The data set allowed the author to define “production-stopping” by a plant’s choice to either close its doors or merely drop a product. This enabled the study to account for plants that produce many goods and drop a protected product but remain open.

The author found that antidumping protection makes plants between 10 and 15 percent less likely to halt production of a particular product; plants that do stop production are 15 percent less productive in terms of revenue and 10 percent less productive in terms of physical units shipped.

“Combining the results from these two steps, I find that antidumping protection allows more plants to continue production of protected products than would be the case without protection, which leaves low productivity plants active in the industry,” the author writes. “This continued operation by low productivity plants, therefore, contributes to the relative decline in physical productivity found.”

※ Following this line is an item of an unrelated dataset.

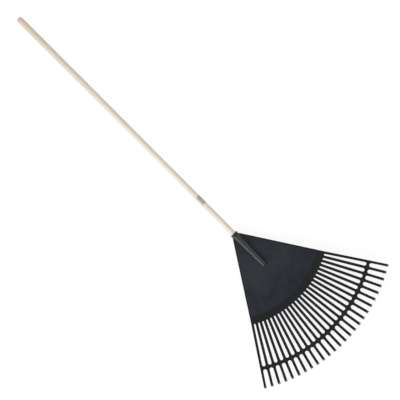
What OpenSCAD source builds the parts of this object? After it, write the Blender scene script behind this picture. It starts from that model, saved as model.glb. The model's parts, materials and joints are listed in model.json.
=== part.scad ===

The findings provide new insights about how firms in a developed economy respond to major tariff shocks, the author concludes. More generally, the results indicate that antidumping protections can be a double-edged sword. Because tariffs are more likely to lead to higher prices than higher productivity, companies must make sure to allocate resources to plants that remain efficient and that are not compensating for lower productivity with temporary price hikes.

Bottom Line:
The apparent increases in revenue for U.S. firms protected by antidumping duties are driven primarily by price hikes and markups. Physical productivity at plants actually decreases, and antidumping protection brings with it the danger of allowing underperforming plants to continue operations.